Lower-level methods are also provided, meant for optimized assignment and BLAS bindings. They are covered in the Assignment section.

If you read the entire code of xcontainer, you’ll notice that two types are defined for shape, strides and backstrides: shape_type and inner_shape_type, strides_type and inner_strides_type, and backstrides_type and inner_backstrides_type. The distinction between inner_shape_type and shape_type was motivated by the xtensor-python wrapper around NumPy data structures, where the inner shape type is a proxy on the shape section of the NumPy arrayobject. It cannot have a value semantics on its own as it is bound to the entire NumPy array.

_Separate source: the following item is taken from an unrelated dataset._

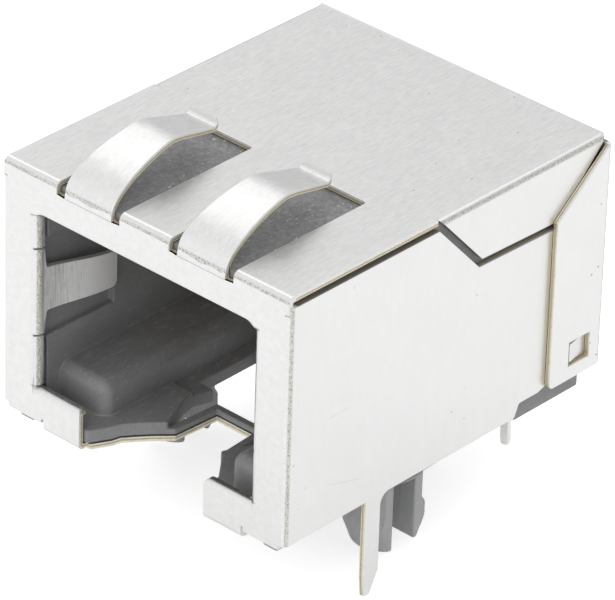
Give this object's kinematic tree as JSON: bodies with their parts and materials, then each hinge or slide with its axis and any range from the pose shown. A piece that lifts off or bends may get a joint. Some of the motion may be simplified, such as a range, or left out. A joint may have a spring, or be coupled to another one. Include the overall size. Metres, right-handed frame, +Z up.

xstrided_container inherits from xcontainer; it represents a container that holds its shape and strides. It provides methods for reshaping the container:

template <class S = shape_type>
void resize(D&& shape, bool force = false);

template <class S = shape_type>
void resize(S&& shape, layout_type l);

template <class S = shape_type>
void resize(S&& shape, const strides_type& strides);

template <class S = shape_type>
void reshape(S&& shape, layout_type l);

Both xstrided_container and xcontainer are CRTP classes whose template parameter must be the most derived type in the hierarchy. Besides, xcontainer inherits from xiterable, thus providing iteration methods.



The xfunction class is used to model mathematical operations and functions. It provides similar methods to the ones defined in xcontainer, and embeds the functor describing the operation and its operands. It inherits from xconst_iterable, thus providing iteration methods.